Might that mean that some SLP arrangements fail to qualify for PPF levy relief? Apparently not, for now, at least. “The way the legislation works the contingent asset is an asset of the scheme straight away,” says Hamilton. “That’s one thing I might be nervous about, [as a trustee or employer], because that might change in future – not just in terms of the PPF, but the regulator too.”
But there are other reasons to consider using contingent assets. It may appeal to an employer keen to encourage a well-funded scheme to alter its investment strategy and so avoid over-funding. Or it may be a good answer to other challenges. “We’re working [with] an overseas business that is pulling out of the UK but keeping its UK pension scheme running as a closed arrangement,” says Sparks. “The overseas parent company is providing a guarantee, backed by a guarantee from a bank.”
Some employers may not be able to enter into this kind of arrangement for regulatory reasons. Others may be hamstrung by practical issues. Whitney cites the hypothetical example of a property that has been an industrial site so would need to be cleared and sanitised at significant expense before it could be used for any other purpose: “So at the point when the trustees need the asset it might have no value, or even be a liability.”

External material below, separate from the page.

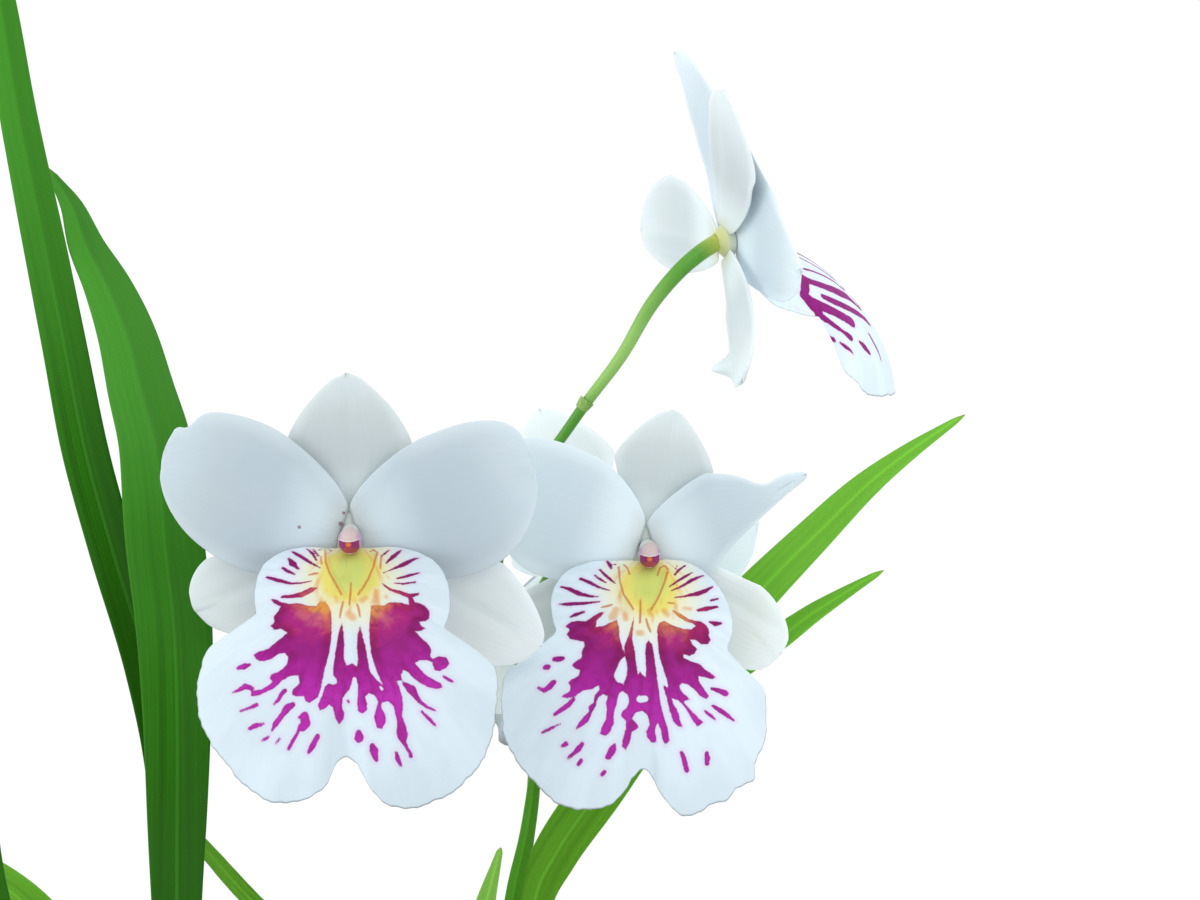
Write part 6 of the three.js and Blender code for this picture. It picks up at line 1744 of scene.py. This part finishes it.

Finally, schemes creating an SLP should note that if Scotland votes to become independent in 2014 (unlikely, judging by current polls, but possible), this will create a legal anomaly around the entity’s status, which might then need to be treated as a company under English law. Whatever the final outcome of any legal debate that might then ensue, it would probably leave lawyers and advisers feeling happier than trustees or employers.
But, those potential pitfalls aside, it does seem very likely that we will continue to see more use of contingent assets over the next few years.
“I think you’ll see quite a lot more schemes implementing these deals, particularly as the adviser costs have come down over the past 12 to 24 months,” says Elliott. “We’re starting to see arrangements like this for schemes where the deficit was only around the £40 million level. That’s good, because often that’s the sort of size where innovative solutions are needed.”
“Take-up is accelerating, because the financial pain is persisting,” says Fripp. “We’ve completed more in the last six months than in the previous 12 months and they’re being done for smaller schemes.” Difficult times may push more employers and trustees to consider joining them.